An ancient illness and once the fifth leading cause of death in the United States, TB is curable but not eradicated. The Southern Nevada Health District’s active contact investigation programs and its community partnerships have been instrumental in avoiding a sudden surge in newly reported cases, allowing the rate of active cases to remain steady over time. Nevada consistently ranks among the top 20 states with the highest rates of TB. Nevada reports an average of 100 active cases of TB disease each year.
Nationwide, there were 9,945 cases of TB in 2012. According to the Centers for Disease Control and Prevention (CDC), the 2011 TB rate in the United States was 3.2 cases per 100,000 people, a decrease of 6.1 percent compared to 2011. Although TB can affect anyone, the majority of cases nationwide and in Nevada are among the foreign born in whose home countries latent TB infection rates are high.
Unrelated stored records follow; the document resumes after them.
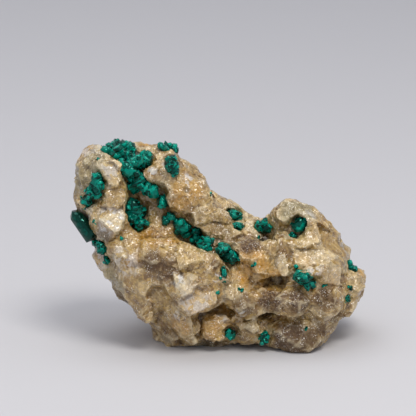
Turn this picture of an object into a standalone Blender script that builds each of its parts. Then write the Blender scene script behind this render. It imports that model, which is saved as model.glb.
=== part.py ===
"""Dioptase crystals on a broken mass of calcite, a hand specimen about 81 mm wide.

The calcite is one solid: cleavage rhombs, slabs and worn lumps grown together round a
core, cut flat where the specimen rests. Each dioptase group sits in its own socket.
+X is to the right of the front, +Y away from it, +Z up; the origin is under the middle.
"""

import math
import random

import bmesh
import bpy
from mathutils import Euler, Matrix, Vector
from mathutils.bvhtree import BVHTree

MM = 0.001

# The front view that the blocks and crystals are placed in looks down by this much.
VIEW_TILT = math.radians(15)

# Calcite cleaves into rhombs whose edges meet at this angle.
CLEAVAGE_ANGLE = math.radians(102)

# A crystal's end faces fall from the tip by this much of their distance from the axis.
END_STEEPNESS = 0.9

# A crystal that stands with others: its length and how deep it sits, in its radii, and
# how much its axis follows the rock's normal, the way to the viewer and chance.
SHORT_LENGTH = 2.7
SHORT_SINK = 0.1
AXIS_MIX = (0.6, 0.5, 0.5)

# Clearance between a dioptase group and the socket it sits in. Neighbouring crystals of
# a group share a socket, at most this many of them.
SEAT_GAP = 0.32
SOCKET_SHARE = 4

# A crystal past the rock's outline is centred at most this many radii off the rock.
MOST_OFF = 0.55

# The blocks are fused on a grid this fine, and the rock then keeps about this many
# triangles: those of its facets, which are flat, go first.
FUSE_GRID = 0.6
ROCK_TRIANGLES = 4000

# A ray towards the rock starts this far out, and the cut under the feet is this wide.
REACH = 200.0

# What is below this height is cut away, so that the specimen rests on flat feet.
BASE_DROP = 30.0

# Core lumps and worn lumps: how many points each has, and how far they stray.
CORE_POINTS, CORE_ROUGH = 28, 0.06
LUMP_POINTS, LUMP_ROUGH = 22, 0.13

# How many corners a rhomb of the front has lost, and at what share of their reach.
CHIPS = 4
CHIP_AT = (0.68, 0.9)

# A block that reaches past the outline by more than LEAST_PAST is broken off there by
# two faces. They meet on the outline, at this share of the block's depth, and fall away
# from it by an angle in BREAK_LEAN, in degrees.
LEAST_PAST = 0.15
BREAK_AT = (0.35, 0.65)
BREAK_LEAN = (12, 34)
MOST_BREAKS = 7

# Blocks of the unseen sides: how many, the azimuths and the part of the view that they
# are seen in, their sizes, turns and chipped corners, and how deep they sit.
BACK_BLOCKS = 24
BACK_AZIMUTHS = (100, 260)
BACK_ACROSS = (-38, 38)
BACK_UP = (3, 46)
BACK_SIZE = (8.0, 13.0)
BACK_TURN = (-35, 35)
BACK_CHIPS = 2
BACK_SINK = 0.3

# The first seed of each kind of shape.
CORE_SEED, RHOMB_SEED, LUMP_SEED, GROUP_SEED, BACK_SEED = 100, 200, 300, 500, 11

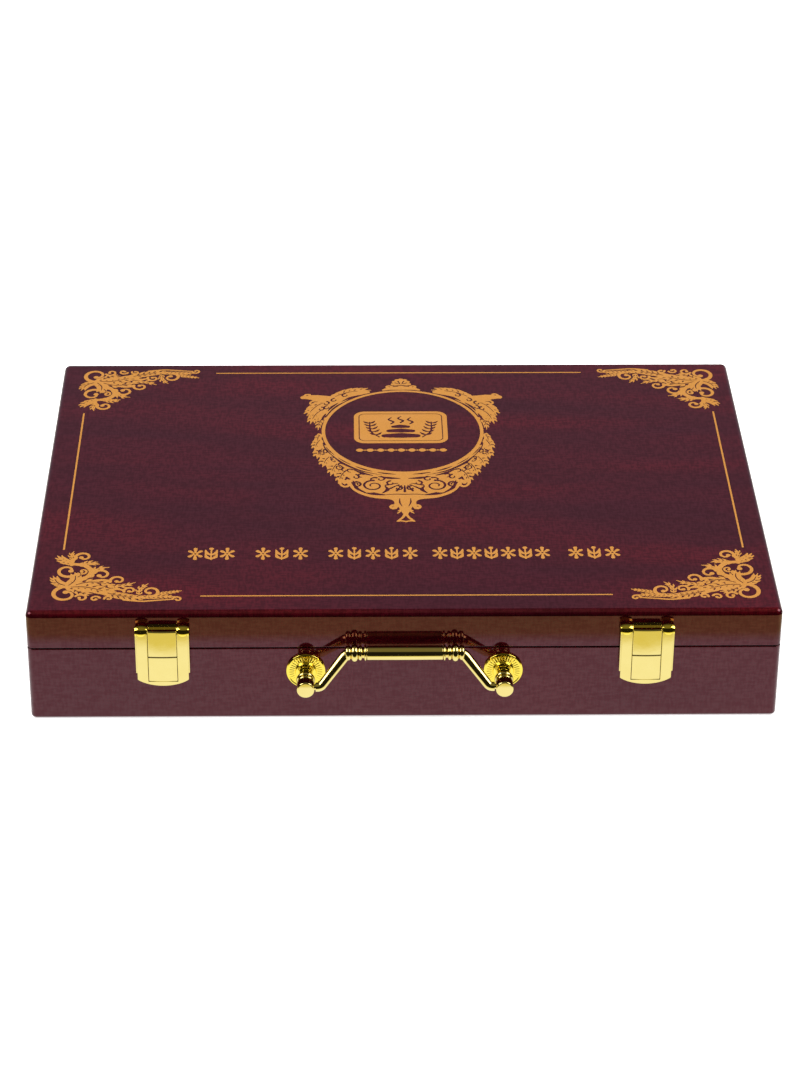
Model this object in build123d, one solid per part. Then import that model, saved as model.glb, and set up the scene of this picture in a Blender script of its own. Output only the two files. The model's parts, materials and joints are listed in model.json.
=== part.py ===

In Clark County, 65 percent of patients were foreign born. However, as many as one in 10 people, no matter their country of birth, will test positive for exposure to the bacterium, although they may not be sick or infectious.
Some TB stats include:
- Approximately one in three people worldwide have latent TB infection.
- In 2011, nearly 9 million people became sick with TB disease.
- In 2011, there were approximately 1.4 million TB-related deaths worldwide.
- TB is a leading cause of death for people with HIV.
The Centers for Disease Control and Prevention (CDC) has personal stories from real TB patients on its website: http://www.cdc.gov/tb/topic/basics/personalstories.htm. These patients come from various communities throughout the United States.
The Southern Nevada Health District works with federal health officials, state health division representatives, local agencies, and national advocacy groups to identify active cases for treatment as well as their close contacts for preventive care, and provide education and expert consultation on infection control practices, screening procedures, and case reporting.
World TB Day is an opportunity to educate the community about an important component of public health and encourage health care providers to consider tuberculosis when they treat symptomatic patients. This critical diagnosis helps to get patients into treatment quickly and limit the spread to the patient’s contacts.
At any given time, there are approximately 80 people undergoing treatment for active TB in Clark County under the supervision of the health district. Adherence to treatment is key to eliminating the risk of spreading TB to a patient’s close contacts and the community as a whole. In recent years, drug resistant strains of TB have developed, limiting treatment options with several cases of drug resistant cases identified locally. “Directly observed” therapy protocols require the TB Treatment and Control Clinic to utilize a number of resources to monitor patient compliance with therapy. Health district clinicians coordinate care for patients, many of whom voluntarily remain in quarantine until adherence to an effective treatment plan renders them no longer infectious. Treatment can take six to 24 months and requires supervision, which is burdensome on the patient and health care systems.
People who test positive for TB and who are asymptomatic have ‘latent’ TB infection. They are not sick and are incapable of spreading the disease. It means that they have been exposed to the TB bacterium at some point in their lives. People with latent TB are offered treatment to prevent them from developing an active case of TB which could spread disease.
The Southern Nevada Health District serves as the local public health authority for Clark County, Boulder City, Henderson, Las Vegas, Mesquite and North Las Vegas. The agency safeguards the public health of the community’s residents and visitors through innovative programs, regulations, and initiatives focused on protecting and promoting their health and well-being. More information about the Health District, its programs, services, and the regulatory oversight it provides is available at www.SNHD.info.